Because at the time the picture was shot, S.F. was not necessarily a film mecca though films such as The Sniper, The Lineup, and of course Vertigo were shot there. But Bullitt and other equally atmospheric projects captured its shading for all posterity in the subsequent years. It became so much a part of the cultural consciousness Peter Bogdanovich would very purposely do a sendup of the chase in his neo-screwball What’s Up, Doc.
Handheld Arriflex cameras allow Yates a fluidity and a similar intimacy with the real world that all but plants us in the environment. Steve McQueen racing across the tarmac to nab his man, ducking and diving under oncoming planes taxiing out masks nothing. It feels real and fearless in a way that’s hardly for show. McQueen embodies this type of tenacity.
In the end, it’s not much of a spoiler that we see another bloody body, this time with wounds inflicted by the police and we’re reminded how similar they look.
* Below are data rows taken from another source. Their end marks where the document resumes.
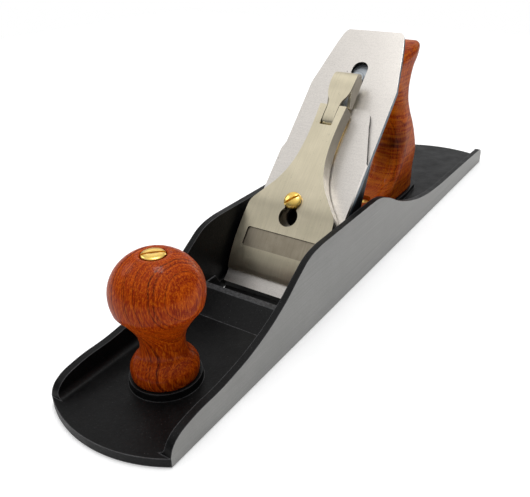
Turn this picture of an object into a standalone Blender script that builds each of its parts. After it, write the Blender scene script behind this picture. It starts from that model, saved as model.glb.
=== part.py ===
"""A metal bench hand plane of the fore-plane size, built from its separate pieces.

Frame: origin at the middle of the sole's underside, toe towards -Y, heel towards +Y, +Z up.
The blade lies on a 45 degree bed, which has a frame of its own: x across, t up the bed
from the line where the blade's face meets the sole, and h out of the blade's face.
"""
import math
import bmesh
import bpy
from mathutils import Matrix, Vector

MM = 0.001
GAP = 0.3 * MM                      # between pieces that touch on the real plane

# Body casting
SOLE_LENGTH = 455 * MM
SOLE_WIDTH = 73 * MM
TOE_RADIUS = 68 * MM                # plan radius of the toe's end
HEEL_RADIUS = 75 * MM
FLOOR = 4.6 * MM                    # thickness of the sole
CHANNEL_HALF = 32.4 * MM            # half the width between the cheeks
CHEEK_HEIGHT = 47.9 * MM
RIB_HEIGHT = 11.5 * MM
BOSS_TOP = 8.4 * MM                 # seats of the knob and of the tote
RAMP_START_Y = -78.4 * MM
RAMP_START_Z = 8.4 * MM
RAMP_ANGLE = math.radians(10)       # slope of the frog's bed
RAMP_END_Y = -14 * MM
SCREW_HOLE_DEPTH = 24 * MM          # the frog's rear screws, into the block behind the ramp

# Frog and its screws
FROG_HALF = 27 * MM
FROG_REAR_Y = -20 * MM
REAR_SCREW_DEPTH = 7.6 * MM         # the rear screws' axes below the ramp
PIN_X = 18 * MM
PIN_Y = -38 * MM

# Bed, blade and cap iron
BED_ANGLE = math.radians(45)
BED_FOOT_Y = -92.06 * MM            # where the blade's face plane meets the sole
BLADE_HALF = 30 * MM
BLADE_THICK = 3 * MM
BLADE_TOP = 192.7 * MM
BLADE_EDGE = 0.8 * MM               # the edge rests just above the sole
GRIND_ANGLE = math.radians(25)
BLADE_SLOT_HALF = 5.3 * MM
BLADE_SLOT_TOP = 168.6 * MM
MOUTH_HALF = 31.6 * MM
MOUTH_FRONT_Y = -93.9 * MM
CAP_IRON_TOP = 133 * MM
CAP_IRON_SCREW_T = 118 * MM

# Lever cap and its screw
SCREW_T = 60.7 * MM
KEYHOLE_T = 51 * MM
RIVET_T = 96.5 * MM
CAM_T = 118.5 * MM
CAM_H = 9 * MM

# Knob and tote
KNOB_Y = -178.1 * MM
TOTE_HALF = 12 * MM
TOTE_FOOT = (97 * MM, BOSS_TOP)     # y, z of the tote stud's foot
TOTE_HEAD = (68 * MM, 119.5 * MM)   # y, z of the tote nut's face
TOE_SCREW_Y = 41 * MM

# Depth adjuster and lateral lever
STUD_Z = 38 * MM
YOKE_T = 95.7 * MM
YOKE_H = -16.5 * MM
LATERAL_PIVOT_T = 135 * MM
LATERAL_DISC_T = 157 * MM

ROUND = 32                          # segments of a visible round piece
SMALL = 20                          # segments of a small or hidden one

# Frames: columns are the world directions of the local axes
SIDE = Matrix(((0, 0, 1, 0), (1, 0, 0, 0), (0, 1, 0, 0), (0, 0, 0, 1)))
END_ON = Matrix(((1, 0, 0, 0), (0, 0, -1, 0), (0, 1, 0, 0), (0, 0, 0, 1)))
C, S = math.cos(BED_ANGLE), math.sin(BED_ANGLE)
BED = Matrix(((1, 0, 0, 0), (0, C, -S, BED_FOOT_Y), (0, S, C, 0), (0, 0, 0, 1)))
BED_SIDE = BED @ SIDE
BED_NORMAL = BED.to_3x3() @ Vector((0, 0, 1))


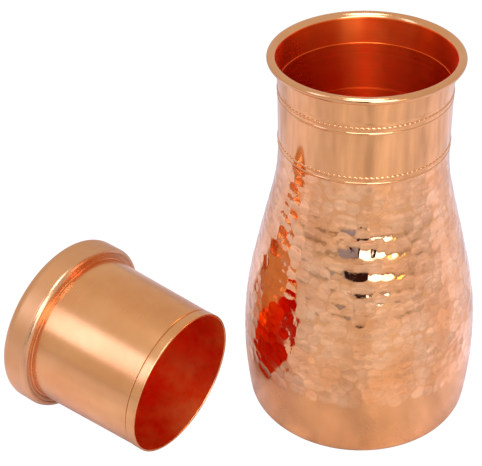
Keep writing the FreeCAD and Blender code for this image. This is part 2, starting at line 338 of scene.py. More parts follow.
def makeCopper(name, look):
    material = bpy.data.materials.new(name)
    material.use_nodes = True
    tree = material.node_tree
    link = tree.links.new
    shader = tree.nodes["Principled BSDF"]
    shader.inputs["Metallic"].default_value = 1.0
    shader.inputs["Anisotropic"].default_value = look.get("spun", 0.0)
    shader.inputs["Anisotropic Rotation"].default_value = 0.25
    if look.get("spun"):
        spin = addNode(tree, "Tangent", {"direction_type": "RADIAL", "axis": "Z"})
        link(spin.outputs[0], shader.inputs["Tangent"])
    place = addNode(tree, "TexCoord")
    if look.get("onLid"):
        place.object = lidFrame
    tone = placeGroup(tree, toneDrift, place, Bright=(*look["bright"], 1), Deep=(*look["deep"], 1),
                      Scale=look["toneScale"], Contrast=look["toneContrast"])
    hands = placeGroup(tree, handling, place, Clean=look["clean"], Smeared=look["smeared"],
                       Scale=look["smearScale"])
    lines = placeGroup(tree, spunLines, place, Lines_Per_Metre=look["linesPerMetre"],
                       Waver=look["waver"])
    marks = placeGroup(tree, scratches, place, Scale=look["scratchScale"],
                       Amount=look["scratchAmount"])
    rough = math2(tree, "ADD", hands.outputs["Roughness"],
                  math2(tree, "MULTIPLY", marks.outputs[0], 0.15))
    streak = addNode(tree, "MapRange", {"clamp": True}, From_Min=0.3, From_Max=0.7,
                     To_Min=1.0 - look["streakDepth"], To_Max=1.0)
    link(lines.outputs["Streaks"], streak.inputs["Value"])
    streaked = addNode(tree, "Mix", {"data_type": "RGBA", "blend_type": "MULTIPLY"}, Factor=1.0)
    link(tone.outputs["Color"], streaked.inputs[6])
    link(streak.outputs[0], streaked.inputs[7])
    colour = streaked.outputs[2]
    if "band" in look:  # the smooth foot below the hammer marks, a little duller and browner: the dullness is its own finish, the brown partly its own tone and partly a painted reflection of the shaded floor beside it
        worked = addNode(tree, "Attribute", {"attribute_name": "worked"})
        plain = math2(tree, "SUBTRACT", 1.0, worked.outputs["Fac"], True)
        banded = addNode(tree, "Mix", {"data_type": "RGBA"})
        link(math2(tree, "MULTIPLY", plain, look["bandAmount"]), banded.inputs["Factor"])
        link(colour, banded.inputs[6])
        banded.inputs[7].default_value = (*look["band"], 1)
        rough = math2(tree, "ADD", rough, math2(tree, "MULTIPLY", plain, look["bandRoughness"]))
        # painted shade on the ridges between blows, where two dents meet
        ridge = addNode(tree, "Attribute", {"attribute_name": "ridge"})
        creaseShaded = addNode(tree, "Mix", {"data_type": "RGBA"})
        link(math2(tree, "MULTIPLY", ridge.outputs["Fac"], look["creaseShadeAmount"]),
             creaseShaded.inputs["Factor"])
        link(banded.outputs[2], creaseShaded.inputs[6])
        creaseShaded.inputs[7].default_value = (*look["ridge"], 1)
        colour = creaseShaded.outputs[2]
    link(colour, shader.inputs["Base Color"])
    link(rough, shader.inputs["Roughness"])
    bump = addNode(tree, "Bump", Strength=look["bumpStrength"], Distance=0.0001)
    wavy = addNode(tree, "TexNoise", Scale=look["waveScale"], Detail=2.0)
    link(place.outputs["Object"], wavy.inputs["Vector"])
    height = math2(tree, "ADD", math2(tree, "MULTIPLY", lines.outputs["Height"], look["lineHeight"]),
                   math2(tree, "MULTIPLY", wavy.outputs[0], look["waveHeight"]))
    height = math2(tree, "SUBTRACT", height,
                   math2(tree, "MULTIPLY", marks.outputs[0], look["scratchDepth"]))
    link(height, bump.inputs["Height"])
    link(bump.outputs[0], shader.inputs["Normal"])
    return material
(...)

Yes, one was committed as an act of crime, the other an attempt to maintain public safety but they both lay there horribly mangled.
If the film began with an unsentimental gut punch then it’s safe to assume it would not change and thankfully it does not. Bullitt is the quintessential police film with grit and violence, forged through by a cop who’s willing to go rogue and stand in the face of powerful men to uphold his responsibility. He’s not looking to make a name for himself. Even as he pushes back against the establishment, he’s reined in by his own moral compass. It’s what guides him.
Jacqueline Bisset is enchanting as his girlfriend though she isn’t given much of a purpose in the film except for providing him someone to go home to. She is a much-needed person to draw out the more sensitive side of his normally guarded self. But she’s also the one to put into question his line of work: “Do you let anything reach you? I mean, really reach you? Or are you so used to it by now that nothing really touches you? You’re living in a sewer, Frank.”
Here is the conflict I imagine within most any police officer. This internal tug-of-war between wading through the refuse to clean up the streets and becoming one with it. Of becoming so used to evil, you’re soon callous and cynical toward all good. When the only way to fight violence is with violence in an equal and opposite direction.
At the very least it spells a compromise of integrity and morals and of a belief system. If that’s getting a little too moralistic, know Bullitt is just about the best police procedural we ever had. It certainly holds a well-deserved place in the pantheon of crime genre archetypes. With or without morals.